L’historien d’art / libraire que je suis est donc absolument comblé d’avoir pu patauger allègrement entre toutes ces cases et d’avoir pu lire autant de bandes dessinées. De son côté, le technicien en documentation en devenir est lui aussi tout à fait enchanté. L’exploration de la collection du projet MOBILIVRE BOOKMOBILE project est en effet une belle occasion pour réfléchir plus largement aux rôles simultanés et (peut-être) paradoxaux du centre de documentation ou de la bibliothèque comme espace de conservation et de diffusion.
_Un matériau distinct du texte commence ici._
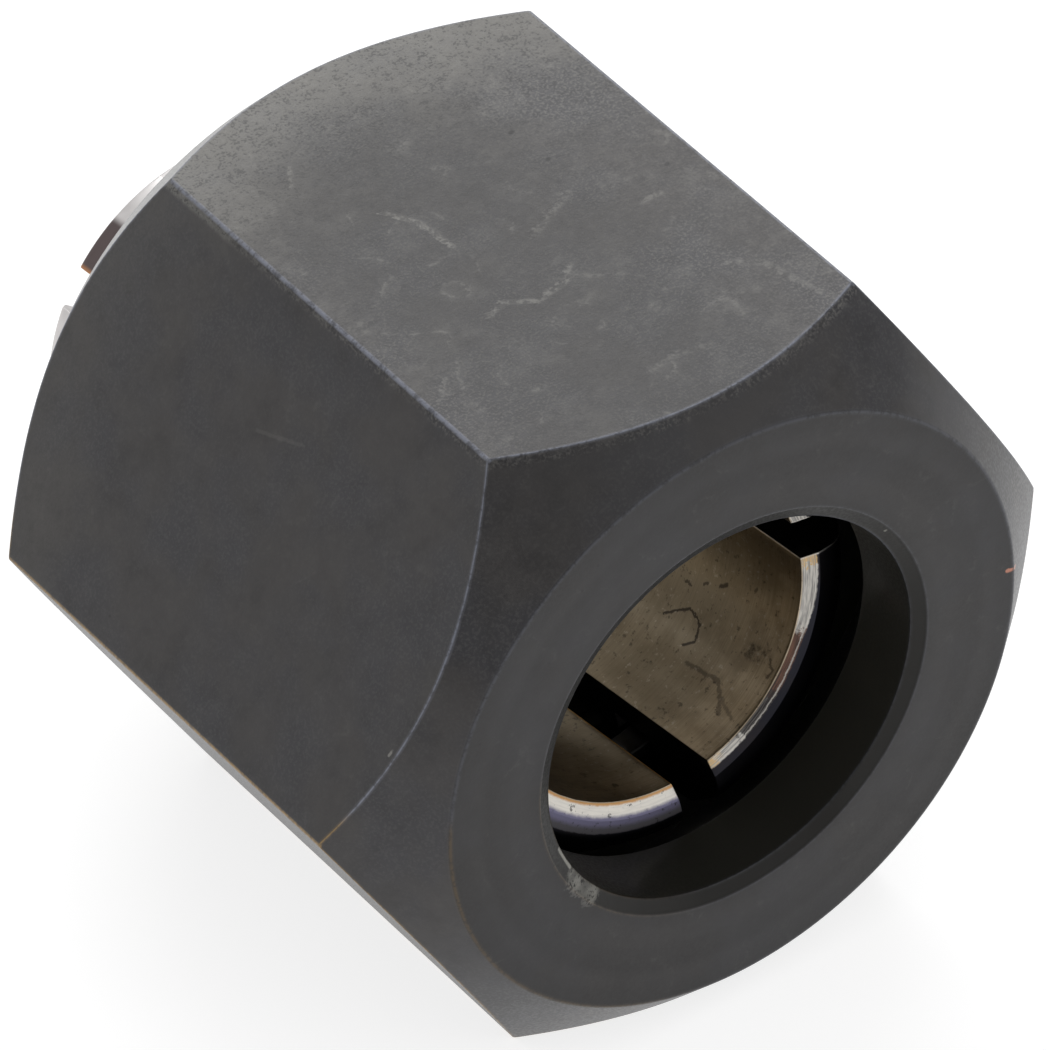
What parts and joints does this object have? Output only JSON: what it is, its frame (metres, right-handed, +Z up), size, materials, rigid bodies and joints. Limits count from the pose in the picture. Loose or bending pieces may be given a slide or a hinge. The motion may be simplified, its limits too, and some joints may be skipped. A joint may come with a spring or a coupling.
{
  "type": "router collet",
  "caption": "Hexagonal clamping nut with a slit steel collet held loosely inside it, for gripping the shank of a router cutter.",
  "frame": {"origin": "middle of the flat the nut lies on", "axes": "+Y along the nut's axis from its mouth to its threaded rear, where the collet's tail stands out; +Z up, out of the top flat; +X to the right for someone looking into the mouth"},
  "size_m": [0.0196, 0.0209, 0.017],
  "materials": {
    "black_oxide": "black oxide on turned and milled steel, matt, lightly scratched",
    "spring_steel": "plain tempered spring steel, satin",
    "ground_steel": "ground and lightly stained steel, bright at the front rim and in the bore"
  },
  "bodies": {
    "nut": {"collet_nut": "black_oxide"},
    "ring": {"retaining_ring": "spring_steel"},
    "collet": {"collet": "ground_steel"}
  },
  "joints": [
    {"name": "collet_rock", "type": "hinge", "parent": "nut", "child": "ring", "pos_m": [0, -0.00181, 0.0082], "axis": [1, 0, 0], "range_deg": [0, 15]},
    {"name": "collet_turn", "type": "hinge", "parent": "ring", "child": "collet", "pos_m": [0, -0.00181, 0.0082], "axis": [0, 0.9914, -0.1305], "continuous": true}
  ]
}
Si le traitement documentaire peut être associé à une certaine sédentarité (par ses volontés d’assurer la pérennité des documents), comment approcher une telle collection sans cesse en mouvement et résultant d’un processus nomade, dont les éléments qui la constituent sont faits pour être échangés, partagés, perdus, retrouvés…? Bien humblement, il me semble que ces publications ne sont pas stagnantes, chez Artexte : elles sont accessibles gratuitement, repérables dans le catalogue en ligne, e-artexte, et régulièrement mises de l’avant dans le cadre de visites et d’ateliers de création dans la bibliothèque. Il s’agit d’un bel exemple pour illustrer comment l’espace documentaire souhaite s’adapter et évoluer conjointement avec le document et son vécu : il est selon moi loin d’être aussi « fixe » qu’on pourrait le penser.